Saint Louis University |
Computer Science 1020
|
Computer Science Department |
For this assignment, you must work alone. Please make sure you adhere to the policies on academic integrity in this regard.
Topic: Phylogeny
Related Reading: Chapter 6 of the text
Due:
11:59pm, Wednesday, March 27, 2019
We will perform the Web Exploration project from Chapter 6 of the text. A full description is given there, but in short we will use the Β-casein gene (CSN2), which is conserved in placental mammals, as the evolutionary clock in analyzing the likely phylogenetic relationships between whales, dolphins and a variety of other mammals.
Collect the CSN2 gene data for the following animals and store those as a single FASTA file named animals.fasta (that should also be submitted). Make sure that the preliminary comment line for each sequence has the form
>commonName accessionNumberFor example the whale preface could be
>Whale JF701647
We want you to include all of the following animals. While we are giving you GenBank accession numbers, please spend some time trying to do the search for yourself and see if you end up with those samples, as in the end we ask you to include two additional mammals of your choice and so you will need to be familiar with the search process. Make sure you are using the Β-casein gene (CSN2) for each species. (Note that for some species, it is only exon 7 that is included, and for some it is the mRNA sample). Note well that all of these should be on the order of 400-1400bp, so if you are getting something significantly longer, it's not the coding portion of this gene.
Go to the website phylogeny.fr
(ANSWER QUESTIONS 1-3 BELOW)
(ANSWER QUESTION 4 BELOW)
The authors provide a Evolutionary Distance Calculator that can be used to compute the three distance metrics described in the chapter for any pairwise aligned sequences. Using results pasted from the cured.fasta file from step (2f), perform a series of tests to answer the remaining questions below. Note well that when pasting two sequences in this calculator, you must NOT include the descriptive preface line; just paste the two nucleotide sequences for comparison. However, if you want to analyze lots of pairs, you will need to do a lot of separate submissions with this tool
For convenience, I've written my own script that will do analysis of all pairs and all three distance metrics on a single run. The script can be downloaded as distance.py, and it is written under the assumption that you will have already saved a file specifically named cured.fasta as described in step (2f).

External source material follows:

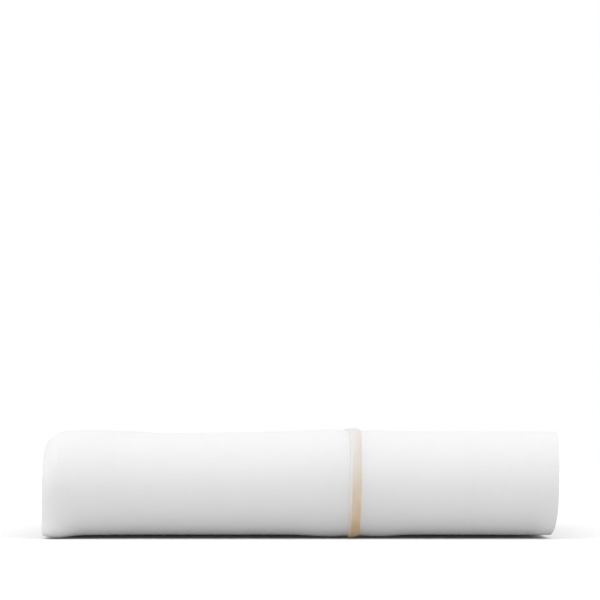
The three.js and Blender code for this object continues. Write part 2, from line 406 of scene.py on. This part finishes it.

Once you have been able to compute all the distance measures among your pairs of species, go on to answer the final questions 5 and 6 below.
Which node of your tree represents the most recent common ancestor of whales and any terrestrial mammal?
Notice that the whale and dolphin branches are not equally long (in phylogram view). What does this difference in length represent, biologically?
An outgroup is a single most distant species that roots a tree so that it is considered outside the group of remaining species. What was the outgroup species in your tree rendering?
Looking at the original (uncurated) multiple alignment results, you should see that some of the species sequences were for the complete gene while others included only exon7. Which were the species with more complete data and which had more limited data? Were there any species that seemed to have significant portions of either extra or missing nucleotides relative to the rest of the group? Explain.
Provide a qualitative analysis of the three distances metrics, and whether there are any significant reorderings of which species are nearer to each other, or any significant differences in the relative scale of the differences.
For sake of disclosure, I believe that both of the tools provide are not computing the Tamura distance as intended because that metric is defined based on the overall GC-content of the entire species (not just the aligned gene), but our tools are only given the aligned gene not the full genome.
Choose one of the distance metrics and sketch a phylogenetic tree based on the distances calculated for that metric. Remember to make your branch lengths proportional to distance. How does your tree compare with the one generated by phylogeny.fr?
You should submit all of the following electronic materials into the hw05 folder of your git repository.
File with your answers to the questions.
animals.fasta
This is the file that includes your collected nucleotide
sequences for ALL species in your study.
phylo_tree.pdf
A download of the rendered tree.
cured.fasta
The download of the curated multiple alignment (from step 2e).
Please note the late policy for homeworks.
This assignment is worth 40 points. Each of the six questions will be worth 5 points, and the final 10 points will be apportioned to the other electronic artifacts that are to be submitted.